HTML VERSION OF A SUPPLEMENTARY JUDGMENT:
____________________

Crown Copyright ©

    Lady Justice Hale:

    This is a judgment of the court

  1. This is a postscript to the judgment we handed down on 27 November 2003 ( [2003] EWCA Civ 1716 (26 November 2003) ). The order to be made was agreed save for the basis upon which the respondent's costs of successfully resisting the appeal were to be assessed. The respondent seeks indemnity costs with interest at an enhanced rate. The appellant resists both.
  2. On 20 May 2003, the respondent made a Part 36 offer to settle the appeal for £5000 less than the aggregate value of the sums it was entitled to under the first instance judgment, later damages settlement, interest and costs. This was open for acceptance until 11 June 2003. The appellant rejected this offer by a counter offer which was in turn rejected.

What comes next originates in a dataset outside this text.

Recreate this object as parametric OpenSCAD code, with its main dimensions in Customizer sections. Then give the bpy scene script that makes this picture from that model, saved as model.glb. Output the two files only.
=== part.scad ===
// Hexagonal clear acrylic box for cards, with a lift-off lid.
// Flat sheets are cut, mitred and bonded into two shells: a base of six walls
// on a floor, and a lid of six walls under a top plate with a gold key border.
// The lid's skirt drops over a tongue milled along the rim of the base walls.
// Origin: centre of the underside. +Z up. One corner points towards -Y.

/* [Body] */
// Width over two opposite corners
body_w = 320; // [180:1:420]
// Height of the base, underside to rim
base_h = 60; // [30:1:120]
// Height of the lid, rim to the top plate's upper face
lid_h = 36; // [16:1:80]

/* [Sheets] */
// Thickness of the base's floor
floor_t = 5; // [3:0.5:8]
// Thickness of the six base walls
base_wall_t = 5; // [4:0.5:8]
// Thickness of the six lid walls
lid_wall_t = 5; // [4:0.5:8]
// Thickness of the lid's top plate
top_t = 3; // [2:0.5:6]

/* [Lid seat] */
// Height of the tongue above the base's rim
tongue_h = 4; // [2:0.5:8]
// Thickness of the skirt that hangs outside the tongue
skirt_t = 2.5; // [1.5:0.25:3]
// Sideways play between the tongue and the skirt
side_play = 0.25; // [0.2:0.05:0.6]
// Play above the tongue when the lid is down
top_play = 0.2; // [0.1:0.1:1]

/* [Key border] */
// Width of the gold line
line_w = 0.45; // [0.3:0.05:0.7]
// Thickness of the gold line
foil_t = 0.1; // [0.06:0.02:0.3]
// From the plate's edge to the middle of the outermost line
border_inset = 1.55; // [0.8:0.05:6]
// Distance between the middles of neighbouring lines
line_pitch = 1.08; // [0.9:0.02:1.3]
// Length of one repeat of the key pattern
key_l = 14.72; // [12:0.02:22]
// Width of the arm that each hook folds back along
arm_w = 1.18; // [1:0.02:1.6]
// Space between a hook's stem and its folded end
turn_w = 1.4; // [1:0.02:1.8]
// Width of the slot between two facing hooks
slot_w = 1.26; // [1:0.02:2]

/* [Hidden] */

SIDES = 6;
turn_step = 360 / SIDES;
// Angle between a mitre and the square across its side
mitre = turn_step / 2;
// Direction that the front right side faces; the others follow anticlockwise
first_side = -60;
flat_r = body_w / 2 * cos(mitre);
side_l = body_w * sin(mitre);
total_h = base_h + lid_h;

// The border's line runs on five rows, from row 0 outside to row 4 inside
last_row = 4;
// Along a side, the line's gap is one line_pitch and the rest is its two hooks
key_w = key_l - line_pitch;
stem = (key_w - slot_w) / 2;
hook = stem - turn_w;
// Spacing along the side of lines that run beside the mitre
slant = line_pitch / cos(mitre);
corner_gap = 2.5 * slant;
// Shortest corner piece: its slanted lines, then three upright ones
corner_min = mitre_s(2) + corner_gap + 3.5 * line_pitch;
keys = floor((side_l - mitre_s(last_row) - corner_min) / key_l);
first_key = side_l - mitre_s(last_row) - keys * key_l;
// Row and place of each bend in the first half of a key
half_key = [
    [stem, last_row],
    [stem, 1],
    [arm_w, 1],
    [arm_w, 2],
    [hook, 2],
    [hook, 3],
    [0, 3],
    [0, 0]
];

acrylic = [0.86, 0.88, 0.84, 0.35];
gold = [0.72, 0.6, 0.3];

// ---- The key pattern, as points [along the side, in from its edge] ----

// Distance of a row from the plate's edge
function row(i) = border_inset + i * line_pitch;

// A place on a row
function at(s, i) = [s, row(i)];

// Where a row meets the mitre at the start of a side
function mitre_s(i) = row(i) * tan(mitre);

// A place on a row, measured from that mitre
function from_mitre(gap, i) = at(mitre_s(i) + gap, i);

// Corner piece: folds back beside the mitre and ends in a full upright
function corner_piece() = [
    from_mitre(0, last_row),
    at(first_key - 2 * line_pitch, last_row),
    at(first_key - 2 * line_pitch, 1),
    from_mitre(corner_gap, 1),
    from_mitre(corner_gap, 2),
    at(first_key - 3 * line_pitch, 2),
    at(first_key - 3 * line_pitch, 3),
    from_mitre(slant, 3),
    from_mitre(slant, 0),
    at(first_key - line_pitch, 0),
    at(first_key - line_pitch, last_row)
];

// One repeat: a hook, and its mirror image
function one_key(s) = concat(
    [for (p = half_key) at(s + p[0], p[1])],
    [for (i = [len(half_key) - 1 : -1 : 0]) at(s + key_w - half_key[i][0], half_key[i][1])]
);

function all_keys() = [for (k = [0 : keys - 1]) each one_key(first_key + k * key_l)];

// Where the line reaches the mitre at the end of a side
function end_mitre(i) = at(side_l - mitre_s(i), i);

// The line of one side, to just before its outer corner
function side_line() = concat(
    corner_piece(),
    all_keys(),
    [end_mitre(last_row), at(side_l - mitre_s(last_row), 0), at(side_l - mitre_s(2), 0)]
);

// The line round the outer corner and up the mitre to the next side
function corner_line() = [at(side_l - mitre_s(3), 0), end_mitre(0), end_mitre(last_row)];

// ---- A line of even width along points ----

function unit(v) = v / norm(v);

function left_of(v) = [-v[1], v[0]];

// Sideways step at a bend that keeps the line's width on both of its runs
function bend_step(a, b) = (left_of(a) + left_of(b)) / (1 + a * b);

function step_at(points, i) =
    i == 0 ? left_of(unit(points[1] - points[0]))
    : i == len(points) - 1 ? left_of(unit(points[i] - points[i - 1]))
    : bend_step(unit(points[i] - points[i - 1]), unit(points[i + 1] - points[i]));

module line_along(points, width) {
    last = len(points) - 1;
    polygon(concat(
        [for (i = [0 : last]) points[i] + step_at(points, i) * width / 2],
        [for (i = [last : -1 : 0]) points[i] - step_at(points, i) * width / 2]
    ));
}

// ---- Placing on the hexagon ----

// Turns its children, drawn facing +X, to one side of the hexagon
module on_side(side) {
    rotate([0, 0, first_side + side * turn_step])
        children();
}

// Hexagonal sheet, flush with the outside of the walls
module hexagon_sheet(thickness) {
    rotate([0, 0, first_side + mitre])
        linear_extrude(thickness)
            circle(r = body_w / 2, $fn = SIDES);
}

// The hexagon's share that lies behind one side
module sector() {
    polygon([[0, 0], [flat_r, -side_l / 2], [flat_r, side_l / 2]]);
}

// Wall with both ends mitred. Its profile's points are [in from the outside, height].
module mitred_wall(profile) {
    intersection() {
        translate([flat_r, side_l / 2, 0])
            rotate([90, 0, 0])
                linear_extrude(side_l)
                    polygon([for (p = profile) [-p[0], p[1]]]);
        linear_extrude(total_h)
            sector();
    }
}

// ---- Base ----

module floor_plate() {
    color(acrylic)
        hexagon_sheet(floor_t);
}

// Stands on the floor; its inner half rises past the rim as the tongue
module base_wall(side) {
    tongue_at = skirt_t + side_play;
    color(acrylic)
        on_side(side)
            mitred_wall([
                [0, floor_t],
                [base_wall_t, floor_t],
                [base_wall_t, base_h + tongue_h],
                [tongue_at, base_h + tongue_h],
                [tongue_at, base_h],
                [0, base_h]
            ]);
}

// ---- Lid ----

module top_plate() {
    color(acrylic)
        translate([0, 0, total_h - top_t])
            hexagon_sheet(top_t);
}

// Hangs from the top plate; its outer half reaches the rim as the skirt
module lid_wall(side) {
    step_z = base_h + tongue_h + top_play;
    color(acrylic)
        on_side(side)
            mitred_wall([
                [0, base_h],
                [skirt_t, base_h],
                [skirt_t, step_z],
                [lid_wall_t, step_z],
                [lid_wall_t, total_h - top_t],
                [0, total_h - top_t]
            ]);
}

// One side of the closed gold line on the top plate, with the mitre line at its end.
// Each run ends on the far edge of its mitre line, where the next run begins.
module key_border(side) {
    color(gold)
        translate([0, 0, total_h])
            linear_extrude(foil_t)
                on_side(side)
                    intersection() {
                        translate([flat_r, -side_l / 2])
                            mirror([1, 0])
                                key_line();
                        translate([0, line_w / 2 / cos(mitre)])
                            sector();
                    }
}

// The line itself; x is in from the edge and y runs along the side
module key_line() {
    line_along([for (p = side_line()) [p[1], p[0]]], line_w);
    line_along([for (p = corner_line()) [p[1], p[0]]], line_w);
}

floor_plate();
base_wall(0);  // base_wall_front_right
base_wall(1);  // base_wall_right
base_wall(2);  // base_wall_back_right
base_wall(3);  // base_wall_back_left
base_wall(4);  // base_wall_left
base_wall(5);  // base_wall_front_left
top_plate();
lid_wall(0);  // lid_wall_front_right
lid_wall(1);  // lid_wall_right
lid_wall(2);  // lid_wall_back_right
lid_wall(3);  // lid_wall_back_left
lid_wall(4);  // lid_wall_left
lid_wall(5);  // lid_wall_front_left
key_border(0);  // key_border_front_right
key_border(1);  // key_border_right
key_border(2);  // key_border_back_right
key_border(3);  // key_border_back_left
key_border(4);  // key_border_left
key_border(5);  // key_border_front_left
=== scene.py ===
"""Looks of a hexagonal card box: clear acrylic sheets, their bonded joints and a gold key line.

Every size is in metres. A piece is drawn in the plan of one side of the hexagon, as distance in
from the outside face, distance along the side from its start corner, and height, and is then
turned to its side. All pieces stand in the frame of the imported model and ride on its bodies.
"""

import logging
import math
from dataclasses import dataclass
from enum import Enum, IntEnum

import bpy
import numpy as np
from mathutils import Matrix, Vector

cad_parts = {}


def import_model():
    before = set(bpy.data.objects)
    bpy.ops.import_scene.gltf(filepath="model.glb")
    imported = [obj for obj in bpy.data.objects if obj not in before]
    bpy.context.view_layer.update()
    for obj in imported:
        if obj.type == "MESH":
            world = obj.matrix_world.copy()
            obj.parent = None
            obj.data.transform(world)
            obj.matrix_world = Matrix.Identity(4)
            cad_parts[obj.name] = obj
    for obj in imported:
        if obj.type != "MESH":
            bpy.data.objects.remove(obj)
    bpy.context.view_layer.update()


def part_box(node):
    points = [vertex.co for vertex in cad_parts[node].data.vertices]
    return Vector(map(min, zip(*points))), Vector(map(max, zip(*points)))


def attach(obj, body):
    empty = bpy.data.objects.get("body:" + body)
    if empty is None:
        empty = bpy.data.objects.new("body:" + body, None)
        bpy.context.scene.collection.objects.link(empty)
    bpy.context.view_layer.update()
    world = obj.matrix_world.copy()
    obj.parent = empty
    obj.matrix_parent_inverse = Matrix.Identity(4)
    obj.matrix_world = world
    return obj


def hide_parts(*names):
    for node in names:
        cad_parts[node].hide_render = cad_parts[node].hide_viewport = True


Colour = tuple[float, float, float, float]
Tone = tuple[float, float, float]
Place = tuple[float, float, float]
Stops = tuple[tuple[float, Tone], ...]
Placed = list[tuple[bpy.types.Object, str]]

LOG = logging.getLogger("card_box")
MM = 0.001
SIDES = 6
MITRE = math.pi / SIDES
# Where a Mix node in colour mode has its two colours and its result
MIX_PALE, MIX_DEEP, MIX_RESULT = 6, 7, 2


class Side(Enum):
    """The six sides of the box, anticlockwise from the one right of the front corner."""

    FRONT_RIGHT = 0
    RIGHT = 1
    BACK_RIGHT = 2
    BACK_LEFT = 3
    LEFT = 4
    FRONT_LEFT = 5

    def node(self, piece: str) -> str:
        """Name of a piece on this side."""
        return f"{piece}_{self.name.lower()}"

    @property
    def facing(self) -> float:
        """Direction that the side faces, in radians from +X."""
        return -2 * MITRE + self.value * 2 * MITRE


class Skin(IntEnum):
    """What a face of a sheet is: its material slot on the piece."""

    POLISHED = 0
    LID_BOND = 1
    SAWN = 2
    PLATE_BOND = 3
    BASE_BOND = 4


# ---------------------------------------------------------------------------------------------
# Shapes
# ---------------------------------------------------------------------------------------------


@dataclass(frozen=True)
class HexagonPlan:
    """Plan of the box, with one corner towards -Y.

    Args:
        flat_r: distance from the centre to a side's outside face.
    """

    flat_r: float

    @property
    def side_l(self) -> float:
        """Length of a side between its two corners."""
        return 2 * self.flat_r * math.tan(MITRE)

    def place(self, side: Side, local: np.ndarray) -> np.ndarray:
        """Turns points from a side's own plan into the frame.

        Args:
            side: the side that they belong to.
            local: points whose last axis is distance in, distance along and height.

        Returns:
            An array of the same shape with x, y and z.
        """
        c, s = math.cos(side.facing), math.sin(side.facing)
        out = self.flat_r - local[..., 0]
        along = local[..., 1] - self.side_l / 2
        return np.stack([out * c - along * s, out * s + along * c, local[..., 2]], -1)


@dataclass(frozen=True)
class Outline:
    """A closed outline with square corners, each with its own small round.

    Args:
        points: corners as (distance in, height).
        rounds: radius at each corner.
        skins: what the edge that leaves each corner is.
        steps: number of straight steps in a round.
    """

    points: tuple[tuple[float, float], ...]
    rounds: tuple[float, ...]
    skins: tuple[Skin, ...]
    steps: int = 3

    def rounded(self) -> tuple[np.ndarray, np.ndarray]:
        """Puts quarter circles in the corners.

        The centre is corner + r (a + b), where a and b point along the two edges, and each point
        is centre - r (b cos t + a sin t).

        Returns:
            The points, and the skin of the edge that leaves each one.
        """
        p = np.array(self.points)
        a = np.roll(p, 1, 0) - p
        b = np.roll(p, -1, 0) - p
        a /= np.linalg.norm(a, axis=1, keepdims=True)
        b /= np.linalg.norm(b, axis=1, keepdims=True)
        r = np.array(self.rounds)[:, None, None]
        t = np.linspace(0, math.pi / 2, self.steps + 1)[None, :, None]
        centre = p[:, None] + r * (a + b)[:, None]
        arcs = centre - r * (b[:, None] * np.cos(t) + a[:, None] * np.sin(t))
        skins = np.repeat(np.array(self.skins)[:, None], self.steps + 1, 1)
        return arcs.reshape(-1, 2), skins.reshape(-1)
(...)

  3. The appellant accepts that CPR rule 36.21 applies once a respondent has bettered his offer, even by the narrowest of margins, and that the court will order indemnity costs with interest unless it considers it unjust to do so. The appellant argues that it would be unjust in this case, for two reasons. First the discount offered was so small as not to be a genuine and realistic offer to settle. Second the respondent had the benefit of a conditional fee agreement covering its solicitor's fees (but not counsel's) so that there was little risk to it in continuing to fight but a greater potential liability to the appellant in doing so.

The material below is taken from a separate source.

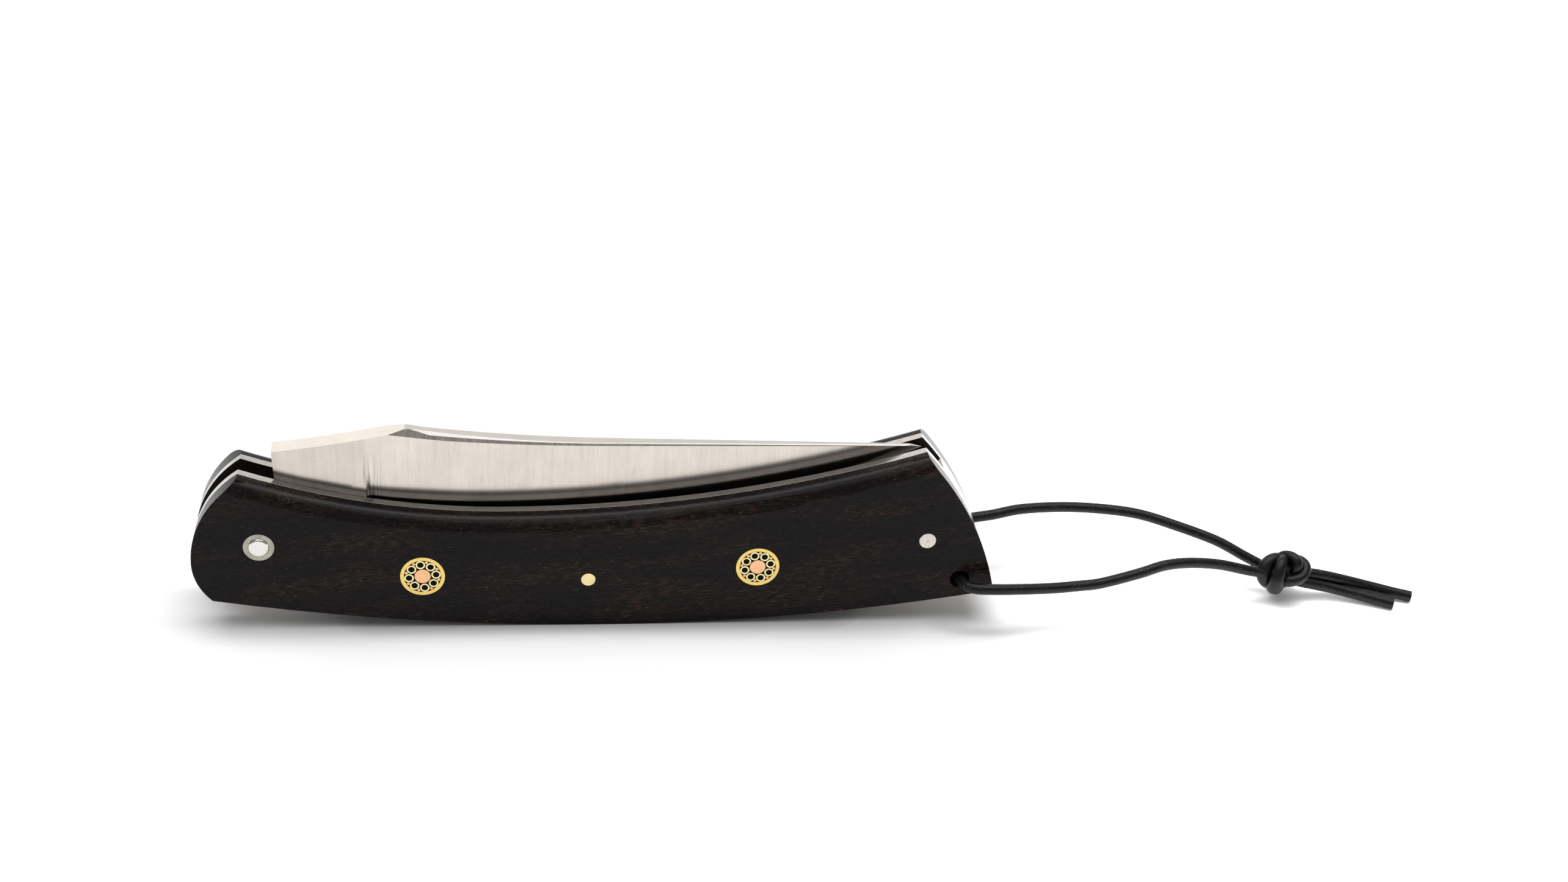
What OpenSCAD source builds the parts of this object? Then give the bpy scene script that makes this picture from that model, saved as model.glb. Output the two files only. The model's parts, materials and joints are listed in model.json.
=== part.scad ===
// Slip-joint folding pocket knife with a thumb ramp, ebony scales, mosaic pins and a leather lanyard.
// It stands closed on its convex back: X runs from the pivot (-) to the butt (+), Y is the thickness
// with the front scale at -Y, Z is up and z = 0 is the lowest point of the back.

/* [Handle] */
// Length of the handle from the round nose to the butt
handle_l = 109.7; // [104:0.1:116]
// Radius of the long convex back
back_r = 305; // [285:5:330]
// Height of the waist, the lowest point of the hollow top edge
waist_h = 16.75; // [16.5:0.25:17.5]
// Radius of the top edge on the pivot side of the waist
top_front_r = 103; // [98:1:108]
// Radius of the top edge on the butt side of the waist
top_butt_r = 188; // [180:2:200]
// Radius of the nose above its widest point
nose_r = 15; // [14:0.5:16]
// Radius of the nose below its widest point
chin_r = 8.1; // [7.5:0.1:9]
// Radius of the butt end
butt_r = 45; // [42:1:50]
// Thickness of each ebony scale
scale_t = 2.8; // [2.4:0.1:3.4]
// Thickness of each steel liner
liner_t = 1.2; // [0.8:0.1:1.6]
// Radius that rounds the outer top edge of the scales
scale_round_r = 2.5; // [1.5:0.1:2.7]

/* [Blade] */
// Thickness of the blade stock
blade_t = 2.8; // [2.4:0.1:3.2]
// Height of the ramp's peak over the lowest point of the back
peak_h = 28.4; // [27.6:0.2:29]
// Height of the top of the shoulder over the lowest point of the back
shoulder_h = 25.35; // [25:0.1:26]
// Radius of the belly, the curved cutting edge
belly_r = 193; // [188:1:198]
// Slope of each flat grind, in degrees from the flat of the stock
grind_deg = 3.32; // [3:0.1:3.4]
// Slope of the taper towards the point, in degrees
taper_deg = 0.854; // [0.7:0.05:0.9]
// Slope of the swedge, in degrees from the flat of the stock
swedge_deg = 41.5; // [38:0.5:45]
// Slope of the narrow polished facet between the spine and the swedge, in degrees
facet_deg = 55; // [50:1:60]
// Angle of the cutting bevel on each side, in degrees
edge_deg = 15; // [12:1:20]

/* [Joint] */
// Diameter of the pivot pin
pivot_d = 2.75; // [2.5:0.05:3]
// Outside diameter of the steel collars round the pivot pin
collar_d = 4.15; // [3.8:0.05:5]
// How far the pivot pin stands out of the scales
pivot_proud = 0.3; // [0.1:0.05:0.8]
// Distance from the pivot to each flat of the tang
tang_flat = 6; // [5.6:0.1:6.2]
// Radius of the tang's rounded corners round the pivot
tang_r = 7.2; // [6.9:0.1:7.4]
// Thickness of the spring's arm
arm_t = 3.2; // [2.6:0.1:3.4]

/* [Pins] */
// Diameter of the mosaic pins
mosaic_d = 6; // [5:0.1:6.4]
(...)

  4. In our view, the respondent should have its costs on an indemnity basis from 11 June 2003. This Court has held, in Utaniko Ltd v P & O Nedlloyd BV [2003] EWCA Civ 174, [2003] 1 Lloyd's Rep 265, that a respondent who wants to protect itself against the costs of the appeal cannot rely on a Part 36 offer made before trial but must make a further Part 36 offer. Everyone should know where they stand. In particular, the appellant should know whether the respondent has resiled from the earlier offer and what its position now is. But in our view too much should not be expected of a respondent who merely wishes to retain the benefit of the judgment it has already obtained, especially in an all or nothing appeal such as this. The respondent cannot seriously be expected to make an offer based on giving up a substantial part of what it is currently entitled to, when the appeal turns on a pure point of construction to which there is only one answer, whether that proffered by the appellant or that proffered by the respondent.

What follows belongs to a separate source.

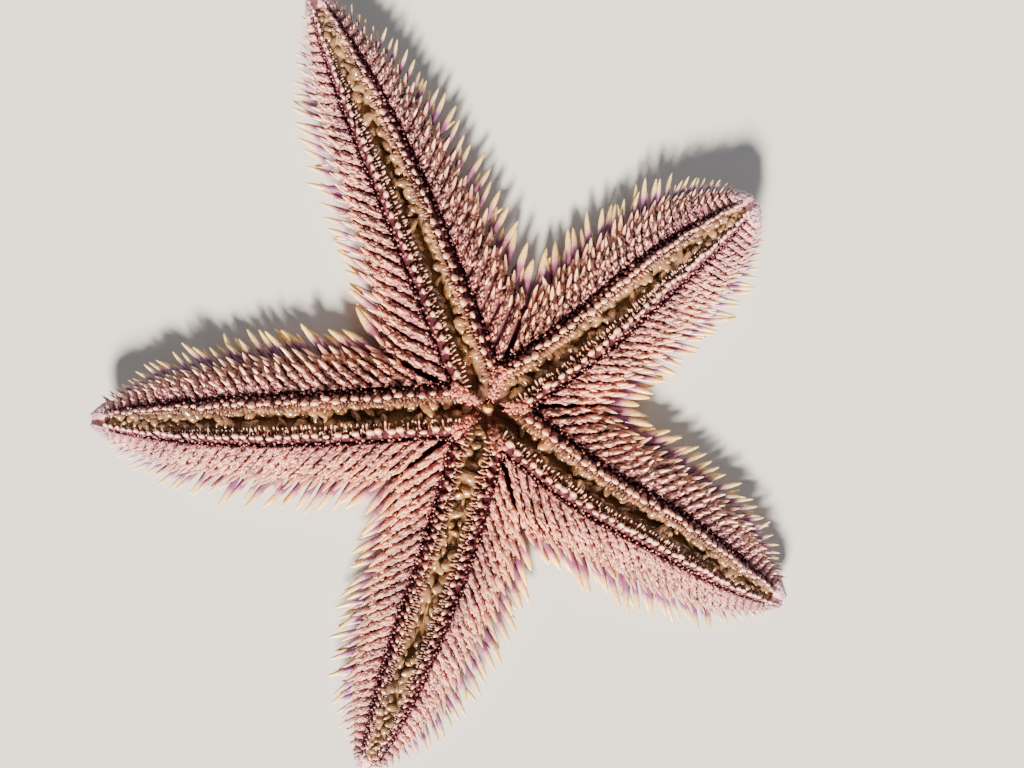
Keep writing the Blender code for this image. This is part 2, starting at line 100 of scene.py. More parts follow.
ROW_CURVE = 0.6  # how curved the skin is from row to row
FLOOR_RISE = 0.22  # share of the height that the groove's floor rises towards the tip

# The relief: furrows between plates, deeper near the disc, and notches in the groove's edge
PLATES = 28  # marginal plates on each side of an arm
PEG_PLATES = 40  # small plates along each edge of a groove
PLATE_RELIEF = 0.00120
NEAR_RELIEF = 1.2  # how much more of it near the disc
NEAR_SHARE = 0.09
FURROW_POWER = 0.65  # smaller is narrower
TIP_FURROW_POWER = 0.20  # less of it at the tip
FURROW_INWARD = (5.6, 0.6)  # beyond this row furrows lead inwards too, by this share
FURROW_UNDER = (7.2, -0.3)  # beyond this row they lead up, by this share
NOTCH_ROW = (1.7, 0.9)  # middle and half-width, in rows
NOTCH_DEPTH = 0.0003
CAP_START = 0.955  # where the tip closes, as a share of the arm
CAP_CLOSING = 0.97
CAP_UP = 0.45

# The skin's grid: spans of rows with the number of points, and rings along the arm
ROW_SPANS = ((0.0, 4.0, 21), (4.2, 8.6, 18), (8.8, 10.0, 6))
STEPS = 7  # rings to a plate
TIP_RINGS = (1.0, 1.012, 1.025, 1.038, 1.048, 1.057, 1.064, 1.069)
HUB_RINGS = (0.16, 0.42, 0.72)  # inside the mouth's edge, as shares of its distance
HUB_SHARES = (-0.09, -0.06, -0.03)  # their places along the arm's chart
HUB_TOP = 0.0045
HUB_GAP_FROM = 0.003

# The core: a share of its rim, the height there, and its place in the skin's colours; its top takes
# the trench's near-black, painted shade in the gaps between the arms
CORE_SIDES = 120
CORE_ARM_REACH = 0.0124
CORE_INSET = 0.0009
CORE_LEVELS = (
    (0.02, 0.0003, 1.0),
    (0.80, 0.0003, 1.0),
    (0.97, 0.0020, 0.9),
    (1.00, 0.0040, 0.4),
    (0.92, 0.0050, 0.34),
    (0.62, 0.0052, 0.32),
    (0.30, 0.0052, 0.30),
    (0.02, 0.0046, 0.30),
)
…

  5. We do not see that the CFA affects that. It increases the appellant's risks of losing, because the paying party will have to pay the success fee and after the event insurance premium. That may enhance the attractions of keeping the other costs to a minimum by settling before the appeal is heard. But it is a factor which any litigant faced with an opponent with a CFA will have to take into account at every stage in the overall calculation of the costs and benefits of continuing to fight the case.
  6. The respondent argues for interest on its appeal costs at 4% above base rate from a mean date of 1 September 2003 to avoid the expense of ascertaining when each element of costs was incurred. The appellant argues for interest at 2% above base rate from 24 October 2003. We agree that it is sensible to avoid the extra expense and the mid point between 11 June when the offer could have been accepted and the hearing of the appeal on 7 November, ie 1 September 2003, is an appropriate date. We accept, however, that the existence of the CFA will have affected the sums actually required from the respondent in respect of solicitor's fees, so that a rate of 2% would be appropriate.